La casa, que se nos quedaba pequeña a fuerza de acumular cachivaches y libros a lo largo de los años, se volvió enorme. Por primera vez en muchos tiempo, podemos cerrar la puerta de la vivienda -Livia nos conminaba a dejar abierto un paso de conexión con el patio- y ponernos a salvo de los rigores siberianos a las que nos obligaba esa pequeña devoradora de frío. La ausencia de Livia nos enseña que la calidez no tiene nada que ver con el termómetro.

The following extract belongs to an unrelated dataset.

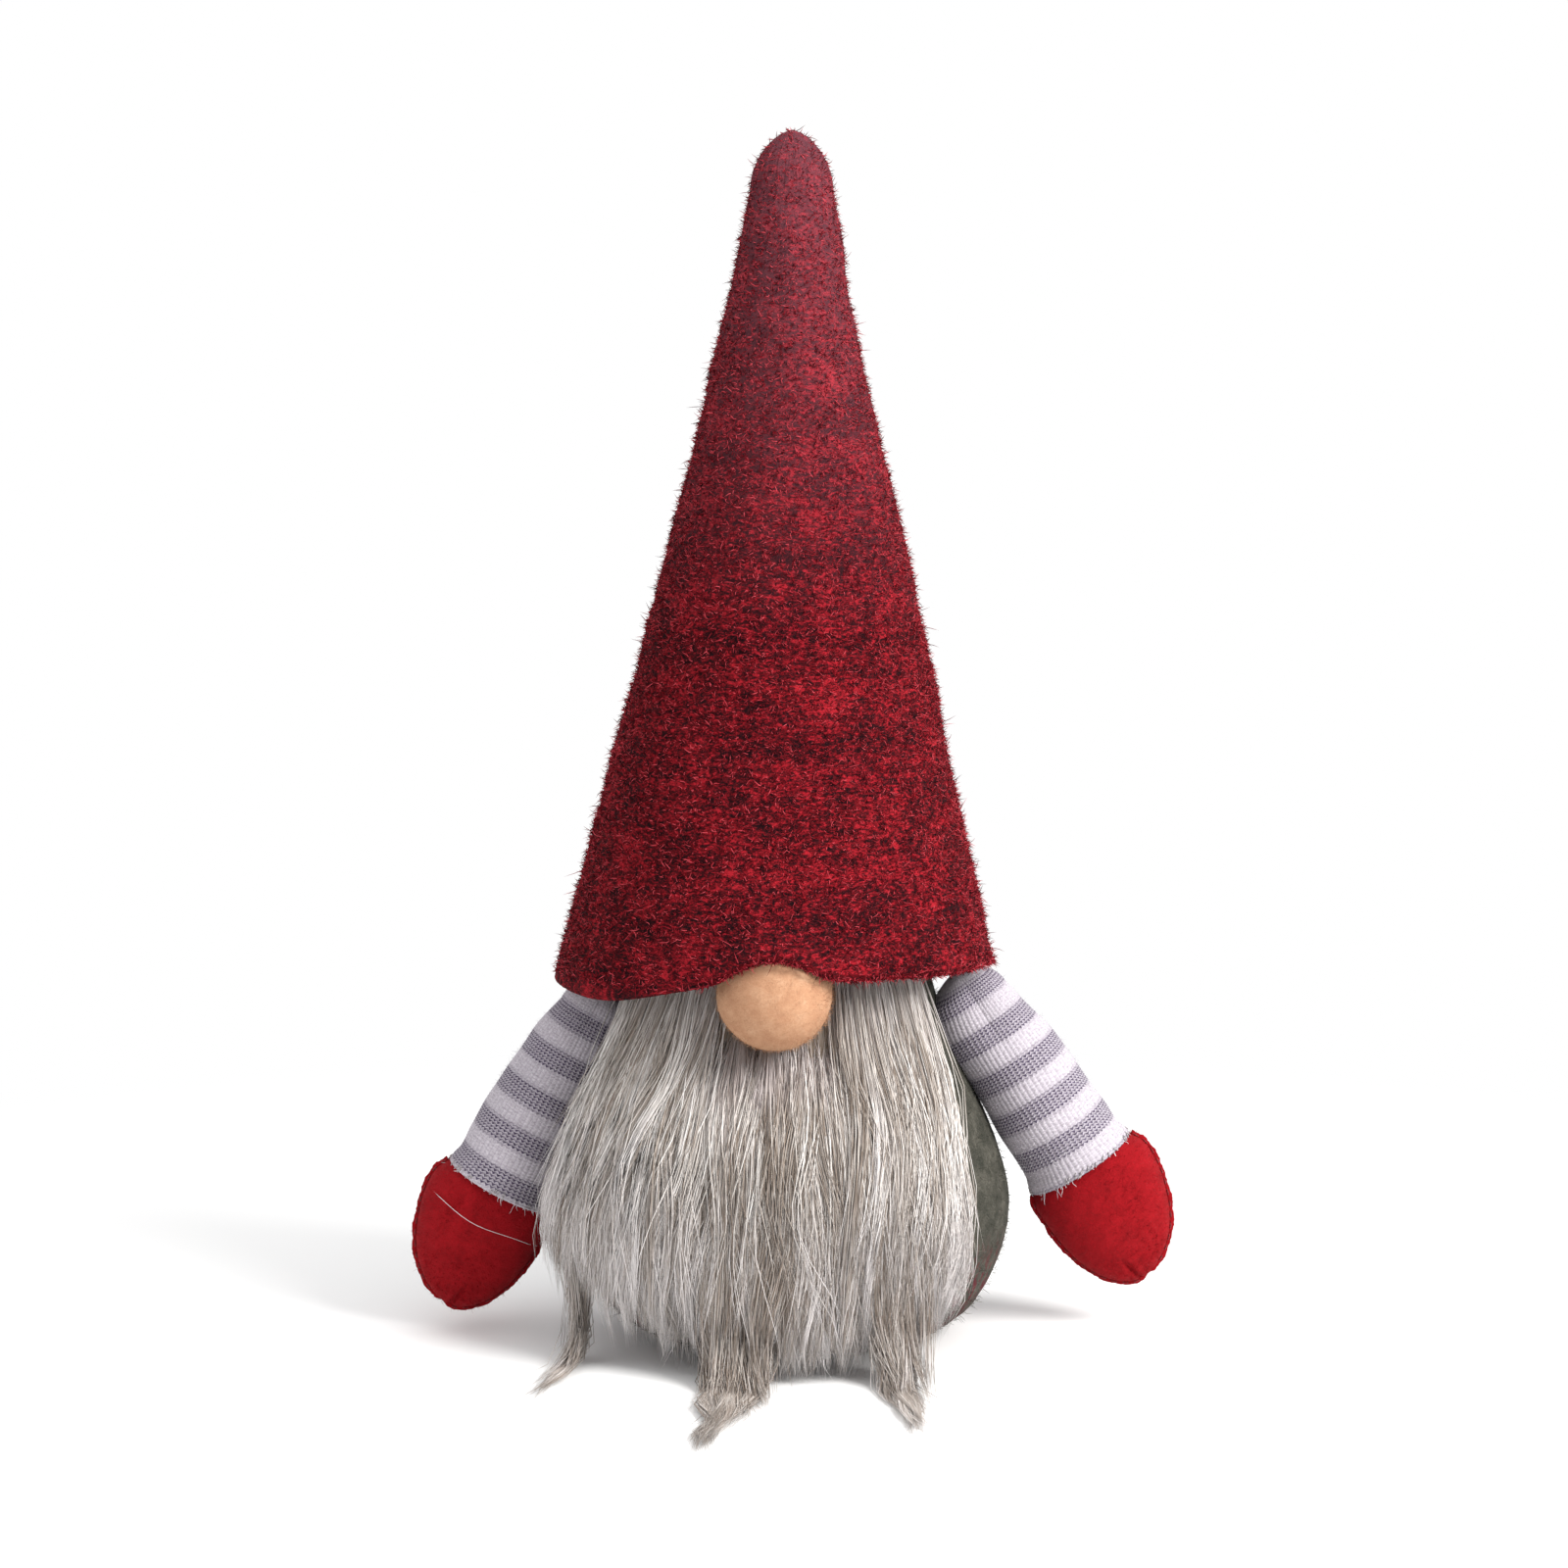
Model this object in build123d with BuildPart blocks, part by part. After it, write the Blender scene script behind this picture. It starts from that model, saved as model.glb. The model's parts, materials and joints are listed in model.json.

Aunque no voy a negar la hondura de mi aflicción, ni el dolor por un vacío tan desgarrador, por favor, que nadie me compadezca. Me siento afortunado de que un ser tan maravilloso, casi mágico, haya consagrado su vida a acompañarnos y nos haya dejado tanto amor. Amor incondicional, sin cálculo ni mesura. Además, si es cierto lo que aseguran las cosmogonías y mitologías de cientos de culturas, pueblos y religiones, hay un espacio reservado para las almas puras que abandonan este mundo. Me conforta pensar en Livia volviendo a corretear, esta vez por un paraíso nevado, acechando ardillas polares, olisqueando el rastro de los renos –le fascinaban toda clase de rumiantes- y, quizás, de cuando en cuando, oteando el horizonte por si acaso nos ve a lo lejos, buscándola con un trineo para volver a hacer eso que tanto le gustaba: pasearnos ella a nosotros.
P.S. Mi reconocimiento y gratitud a los veterinarios Dani, Rafa y Francis, por sus desvelos con Livia.